(Stored records)
/---
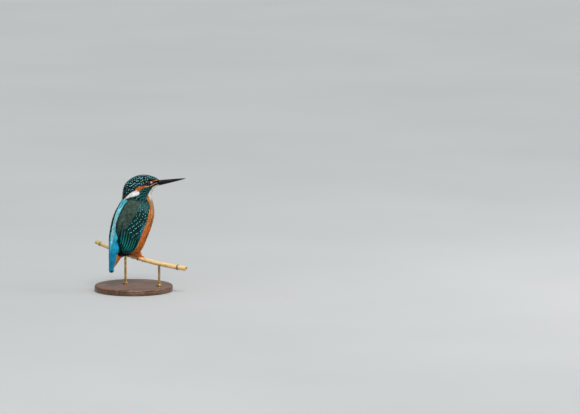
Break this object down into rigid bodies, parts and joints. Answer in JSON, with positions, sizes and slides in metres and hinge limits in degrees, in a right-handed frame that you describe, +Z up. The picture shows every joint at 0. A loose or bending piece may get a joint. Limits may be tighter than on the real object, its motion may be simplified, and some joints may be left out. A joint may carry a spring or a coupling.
{
  "type": "common kingfisher on a reed perch with a display stand",
  "caption": "Small upright bird with a long straight bill, turned head and short tail, gripping a cut reed stem on two rods and a round base.",
  "frame": {"origin": "centre of the stand base's underside, on the floor", "axes": "+Z up; +X the way the bird's trunk faces; +Y the bird's left"},
  "size_m": [0.1134, 0.1167, 0.155],
  "materials": {
    "plumage": "feathers, dark green-blue above, light blue back, orange below",
    "bill": "smooth black horn",
    "eye": "wet, very dark brown",
    "foot": "scaly orange-red skin",
    "claw": "dark horn",
    "reed": "dry straw-coloured stem",
    "stand_wood": "dark stained, satin",
    "stand_brass": "satin"
  },
  "bodies": {
    "root": {"head": "plumage", "neck": "plumage", "trunk": "plumage", "tail": "plumage", "wing_left": "plumage", "wing_right": "plumage", "bill_upper": "bill", "bill_lower": "bill", "eye_left": "eye", "eye_right": "eye", "leg_left": "foot", "leg_right": "foot", "claw_left_inner": "claw", "claw_left_middle": "claw", "claw_left_outer": "claw", "claw_left_hind": "claw", "claw_right_inner": "claw", "claw_right_middle": "claw", "claw_right_outer": "claw", "claw_right_hind": "claw", "perch_reed": "reed", "stand_base": "stand_wood", "stand_rod_1": "stand_brass", "stand_rod_2": "stand_brass"}
  },
  "joints": []
}
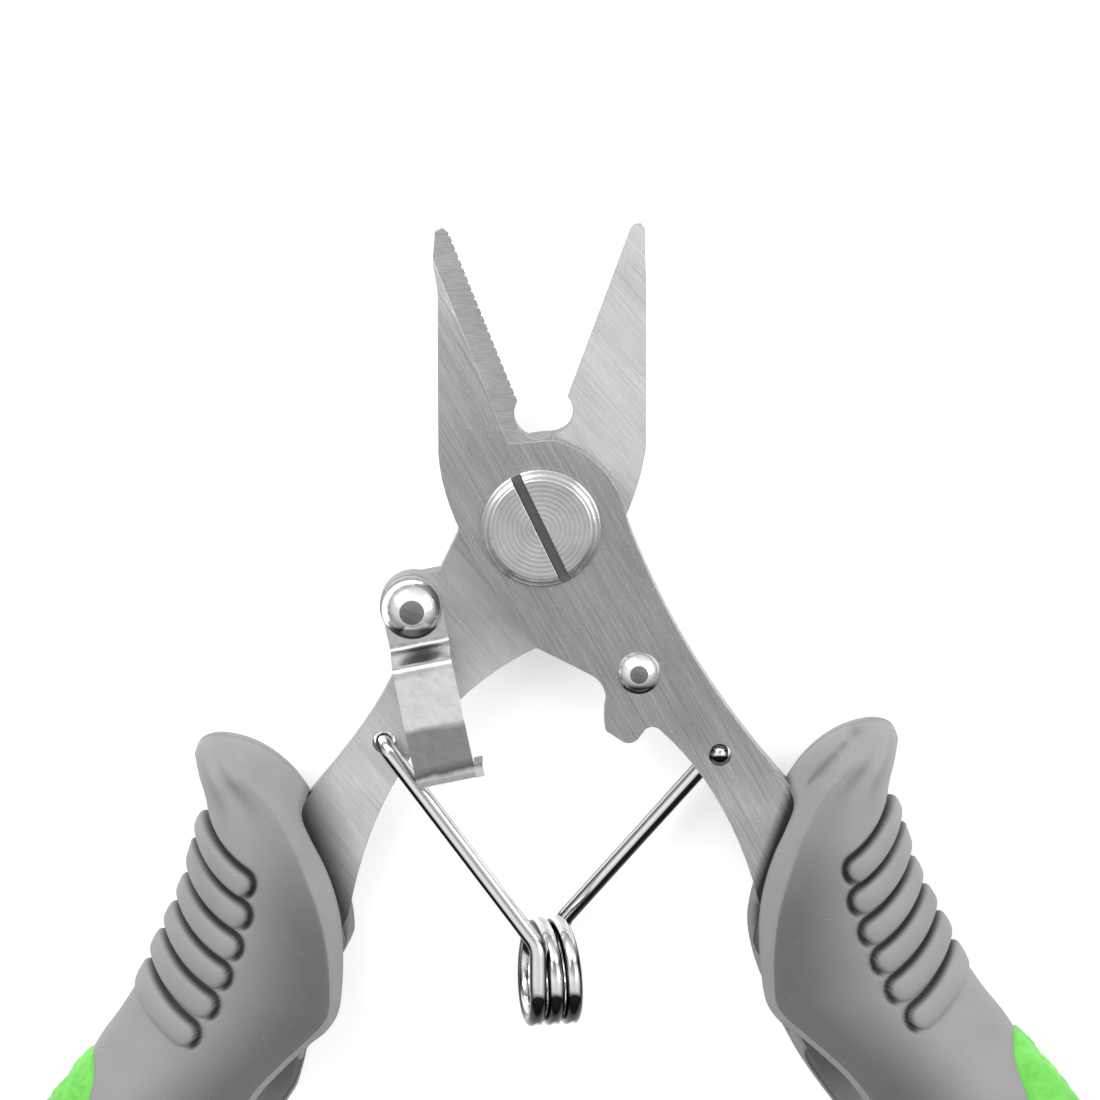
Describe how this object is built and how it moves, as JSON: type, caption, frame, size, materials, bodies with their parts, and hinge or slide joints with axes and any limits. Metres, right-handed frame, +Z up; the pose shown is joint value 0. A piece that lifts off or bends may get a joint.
\---
AIM – Produce an exact copy of the whole listing.

WRITTEN REPLY –
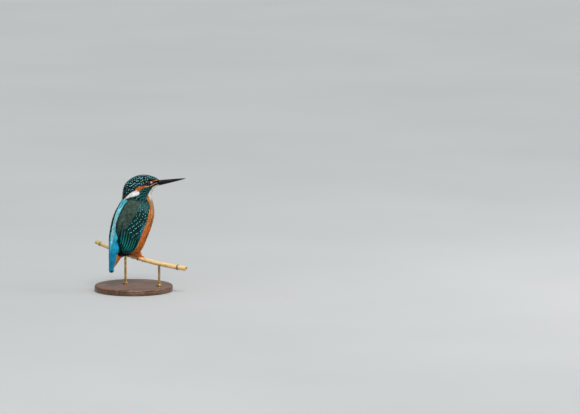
Break this object down into rigid bodies, parts and joints. Answer in JSON, with positions, sizes and slides in metres and hinge limits in degrees, in a right-handed frame that you describe, +Z up. The picture shows every joint at 0. A loose or bending piece may get a joint. Limits may be tighter than on the real object, its motion may be simplified, and some joints may be left out. A joint may carry a spring or a coupling.
{
  "type": "common kingfisher on a reed perch with a display stand",
  "caption": "Small upright bird with a long straight bill, turned head and short tail, gripping a cut reed stem on two rods and a round base.",
  "frame": {"origin": "centre of the stand base's underside, on the floor", "axes": "+Z up; +X the way the bird's trunk faces; +Y the bird's left"},
  "size_m": [0.1134, 0.1167, 0.155],
  "materials": {
    "plumage": "feathers, dark green-blue above, light blue back, orange below",
    "bill": "smooth black horn",
    "eye": "wet, very dark brown",
    "foot": "scaly orange-red skin",
    "claw": "dark horn",
    "reed": "dry straw-coloured stem",
    "stand_wood": "dark stained, satin",
    "stand_brass": "satin"
  },
  "bodies": {
    "root": {"head": "plumage", "neck": "plumage", "trunk": "plumage", "tail": "plumage", "wing_left": "plumage", "wing_right": "plumage", "bill_upper": "bill", "bill_lower": "bill", "eye_left": "eye", "eye_right": "eye", "leg_left": "foot", "leg_right": "foot", "claw_left_inner": "claw", "claw_left_middle": "claw", "claw_left_outer": "claw", "claw_left_hind": "claw", "claw_right_inner": "claw", "claw_right_middle": "claw", "claw_right_outer": "claw", "claw_right_hind": "claw", "perch_reed": "reed", "stand_base": "stand_wood", "stand_rod_1": "stand_brass", "stand_rod_2": "stand_brass"}
  },
  "joints": []
}
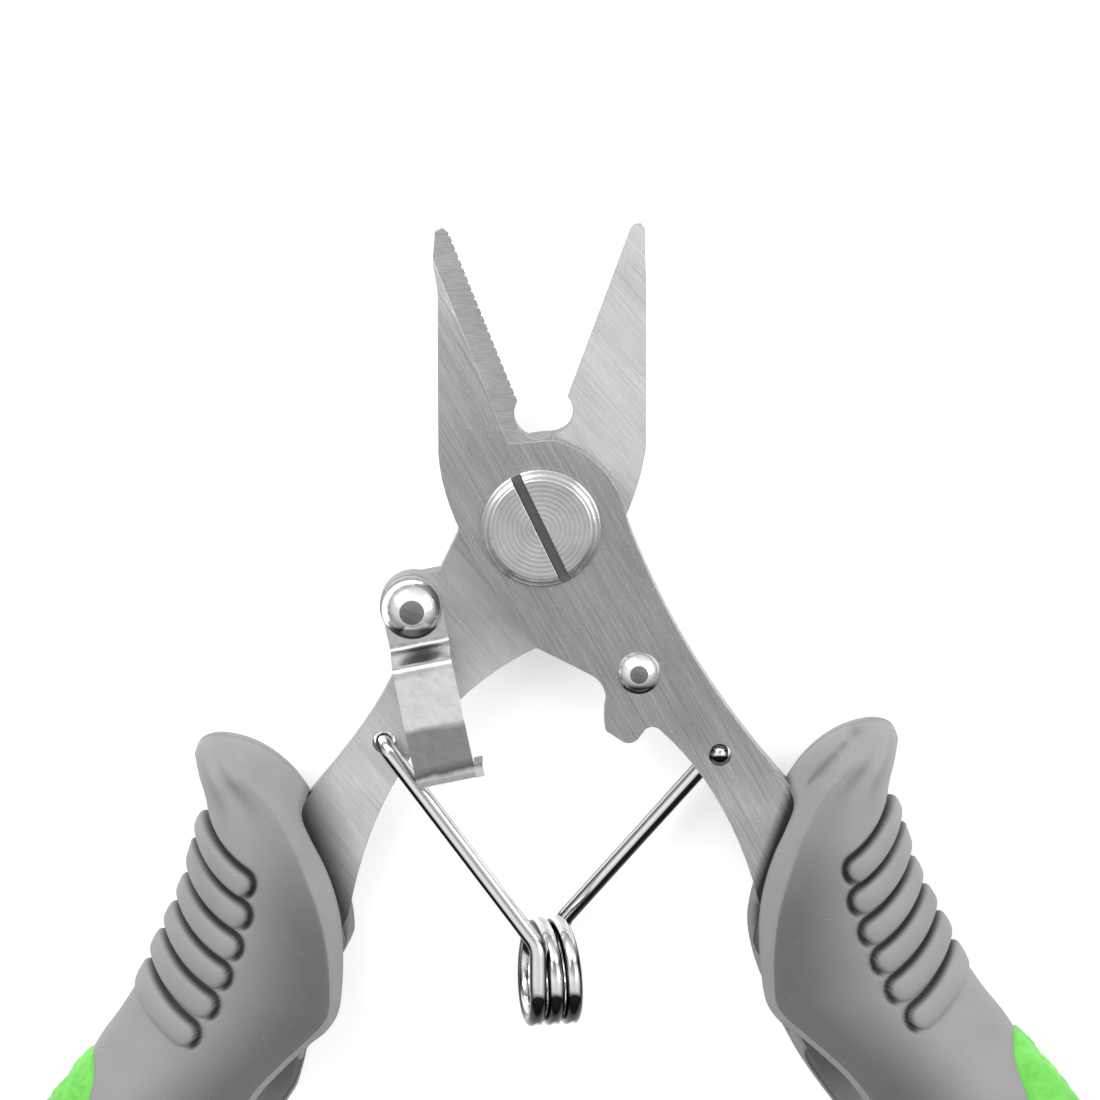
Describe how this object is built and how it moves, as JSON: type, caption, frame, size, materials, bodies with their parts, and hinge or slide joints with axes and any limits. Metres, right-handed frame, +Z up; the pose shown is joint value 0. A piece that lifts off or bends may get a joint.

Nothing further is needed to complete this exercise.